Learn a Codebase by Building a Visualizer for It A clever approach to understanding a large, unfamiliar software project: instead of just reading the code, build a tool that draws the code’s structure as a visual graph. The author argues this forces you to deeply understand the system while producing something useful. Commenter its-kostya captured it well: “Using AI to learn a codebase has been life-changing. Using a crutch to feel your way around. Then ditching the crutch when things are familiar, like using a map until you learn the road yourself.” HN Discussion


Overclocking a Raspberry Pi Pico 2 to Nearly 900MHz with Dry Ice The Raspberry Pi Pico 2 is a tiny, cheap microcontroller (a small computer-on-a-chip designed for simple tasks) that officially runs at 150MHz. Tinkerers at Pimoroni pushed it to 873.5MHz by cranking the voltage way up and cooling it with dry ice — purely for fun. Commenter crest summed it up perfectly: “This is some harmless stupid fun.” The practical takeaway: even at more modest speeds like 300-500MHz, the chip seems surprisingly robust with just a voltage bump. HN Discussion


Julia Evans on Making Man Pages Actually Readable Man pages are the built-in help documents for command-line tools (the programs you use by typing text commands). They’re famously dense and hard to navigate. Julia Evans surveyed her community and wrote about what makes a good man page — things like examples, better navigation, and clearer option descriptions. The discussion surfaced some great tips and tools, including tldr (community-written, example-focused summaries) and the cht.sh website you can access straight from your terminal. HN Discussion


💬 Comment Thread of the Day

From the “No Skill. No Taste” discussion

The best back-and-forth came around what “taste” even means in software. Commenter roywiggins made a point that stuck with me:

“I think spending too much time with generative AI makes your taste worse, by habituating you to stuff that’s pretty bad. I think it’s a sort of slot machine effect — you get used to losing and when something goes slightly well you wildly overestimate how good it is.”

This is a genuinely underappreciated risk. When you spin a slot machine thousands of times, you start to feel excited about small wins that aren’t actually wins.
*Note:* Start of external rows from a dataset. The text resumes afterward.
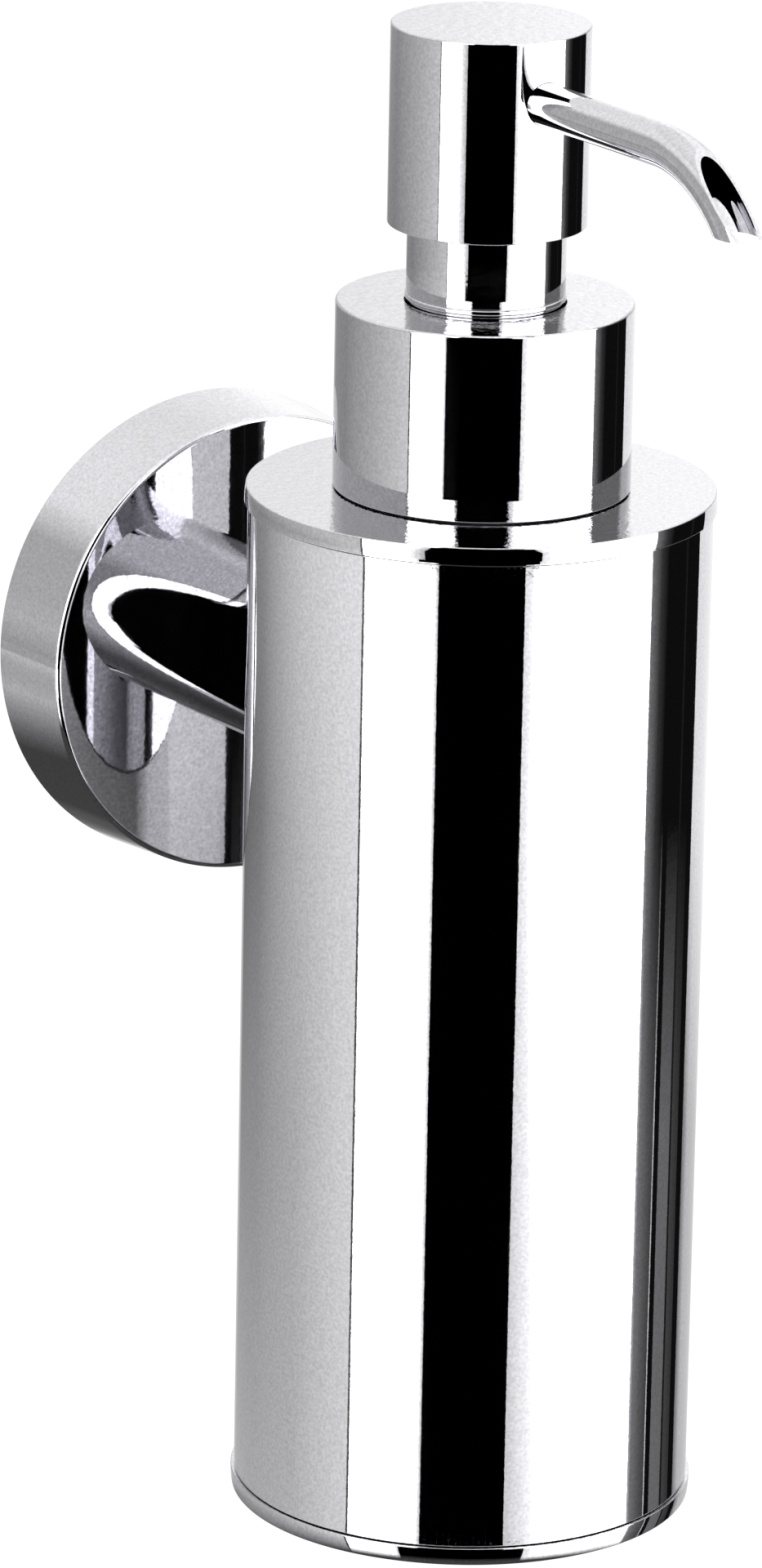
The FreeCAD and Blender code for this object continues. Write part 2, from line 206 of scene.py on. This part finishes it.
class Nodes:
    """Short way to write a material's node tree."""

    def __init__(self, name):
        self.material = bpy.data.materials.new(name)
        self.material.use_nodes = True
        self.tree = self.material.node_tree
        self.shader = self.tree.nodes["Principled BSDF"]
        self.coordinates = self.tree.nodes.new("ShaderNodeTexCoord")

    def link(self, source, target):
        self.tree.links.new(source, target)

    def noise(self, scale, detail=3.0, stretch=(1, 1, 1)):
        mapping = self.tree.nodes.new("ShaderNodeMapping")
        mapping.inputs["Scale"].default_value = stretch
        texture = self.tree.nodes.new("ShaderNodeTexNoise")
        texture.inputs["Scale"].default_value = scale
        texture.inputs["Detail"].default_value = detail
        self.link(self.coordinates.outputs["Object"], mapping.inputs["Vector"])
        self.link(mapping.outputs["Vector"], texture.inputs["Vector"])
        return texture.outputs["Fac"]

    def facing_up(self):
        """Upward part of the surface's direction: 1 on a level top."""
        split = self.tree.nodes.new("ShaderNodeSeparateXYZ")
        self.link(self.coordinates.outputs["Normal"], split.inputs["Vector"])
        return split.outputs["Z"]

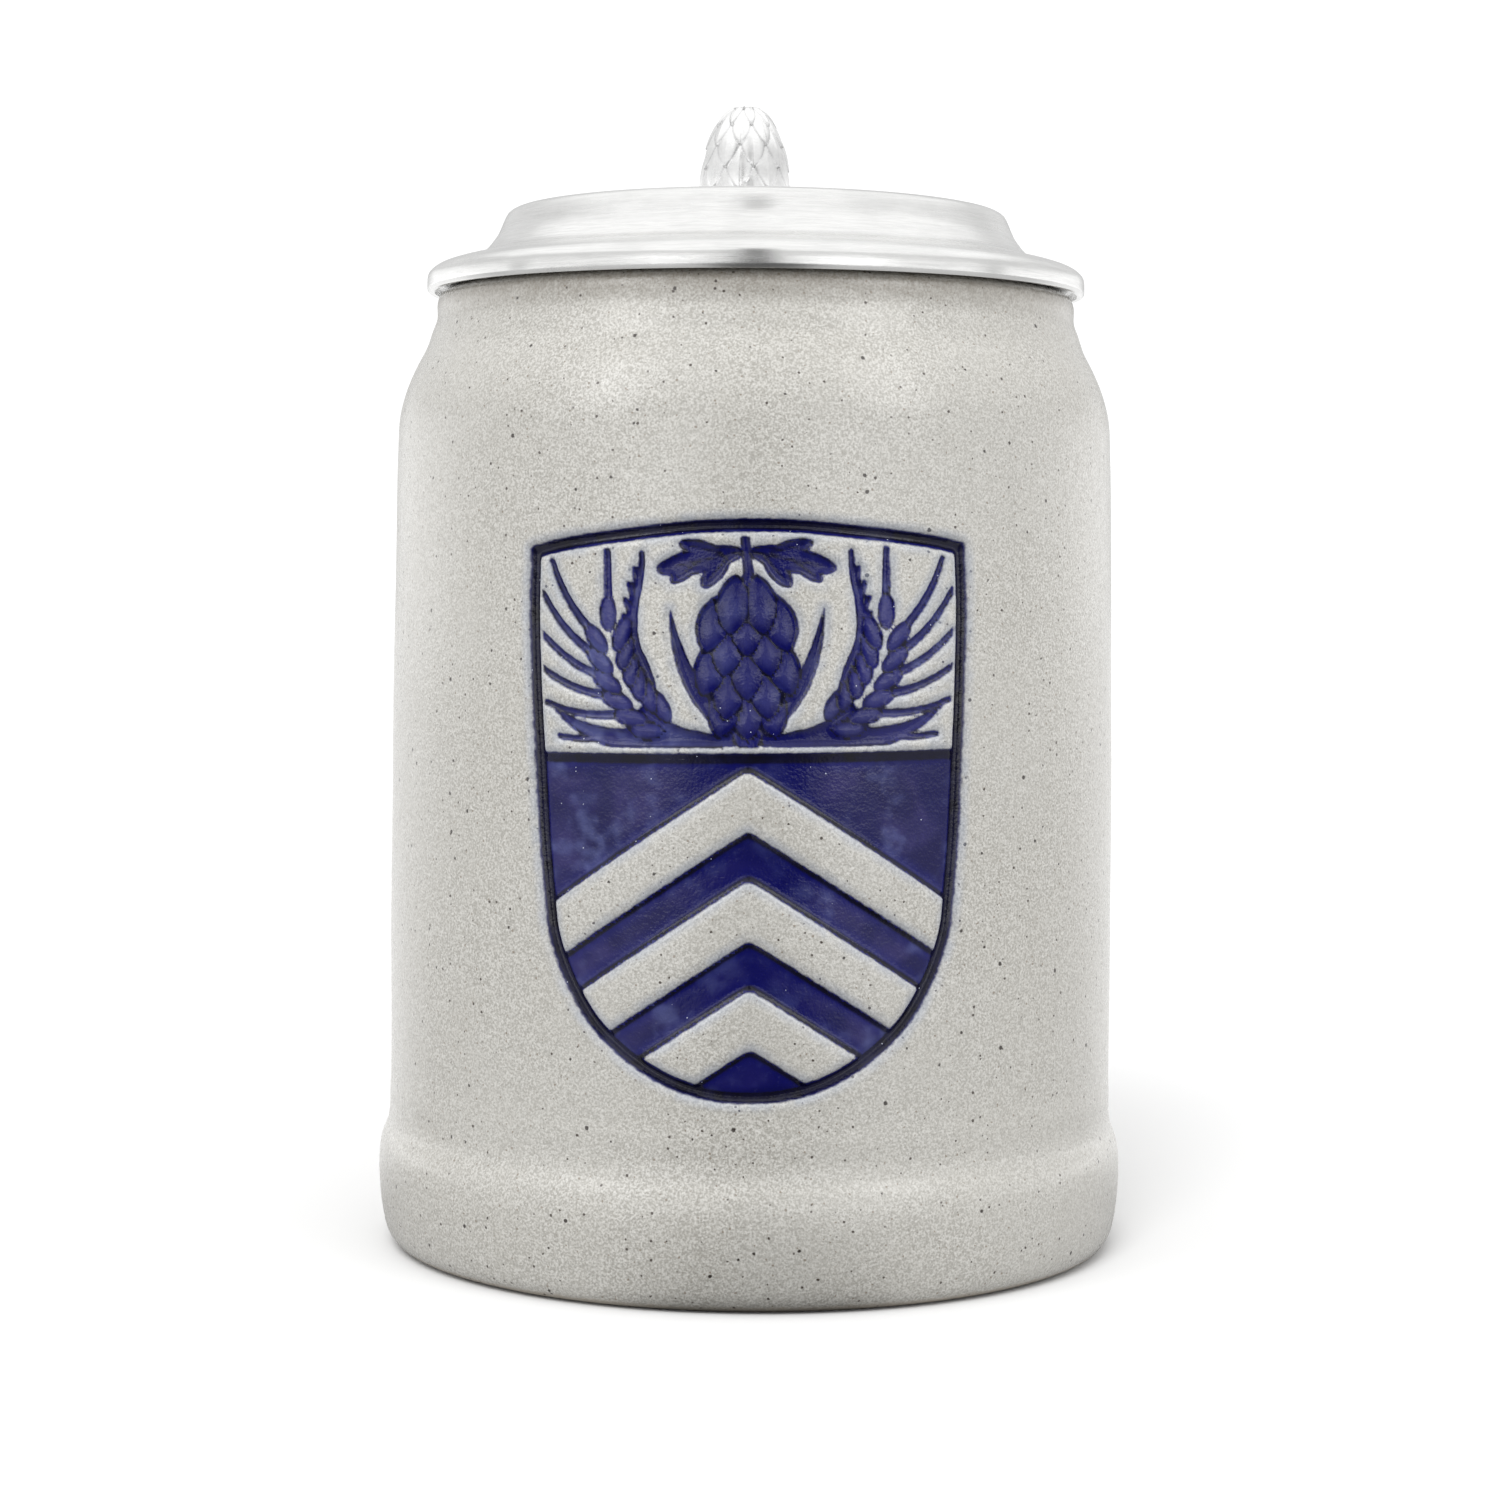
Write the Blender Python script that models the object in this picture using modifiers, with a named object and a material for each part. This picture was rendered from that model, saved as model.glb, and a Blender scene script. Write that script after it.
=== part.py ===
"""Lidded beer stein: a half-litre salt-glazed stoneware mug with a hinged pewter lid.

Frame: metres, +Z up, origin at the centre of the flat base. The shield faces -Y and the handle
points to +Y. The lid turns about the hinge pin, which runs along X at (HINGE_Y, HINGE_Z).
"""

import math

import bmesh
import bpy
from mathutils import Matrix, Vector

MM = 0.001  # every size below is in millimetres unless it says otherwise

# ---- driving dimensions ----------------------------------------------------
MOUTH_Z = 125.0  # top of the mug's lip
BASE_FLOOR_Z = 7.8  # inside floor of the mug
SEAT_GAP = 0.3  # gap left between pieces that are soldered or shrunk together

HANDLE_X_SCALE = 1.70  # the handle is this much wider than it is thick
HANDLE_HALF_T = 5.6  # half thickness of the handle's grip
HANDLE_SPACING = 4.2  # distance between rings along the handle
HANDLE_SEAT_X = HANDLE_HALF_T * HANDLE_X_SCALE + SEAT_GAP  # the strap's inner half axes
HANDLE_SEAT_Z = HANDLE_HALF_T + SEAT_GAP

STRAP_Y0, STRAP_Y1 = 53.2, 60.8  # the pewter strap's edges along the handle
STRAP_Z = 112.6  # height of the handle's centre line under the strap
STRAP_T = 1.5  # strap thickness
SADDLE_HALF = 10.0  # half length of the cutter that hollows the block's foot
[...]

The same thing might happen creatively — you start praising AI output that would have seemed mediocre to you a year ago, simply because the bar in your head has shifted.

Commenter ossa-ma offered an optimistic counterpoint: that authentic, personal work will become more valuable precisely because AI floods the zone with generic content — maybe we’ll see a return of the weird, personal, hand-crafted web of the early internet days (think: GeoCities, MySpace pages, individual blogs).

And then there’s devinprater, who wrote about vibe-coding an accessibility tool for Emacs on his phone with a Bluetooth keyboard — as a blind developer. A perfect reminder that “taste” includes knowing what you need, and building it for yourself.

HN Discussion


🗑️ Skip List


⚡ One-Liner

A blog post arguing that “taste” is the last human moat against AI… was posted on a site that made selected text invisible due to a CSS bug. (Yes, commenters noticed.)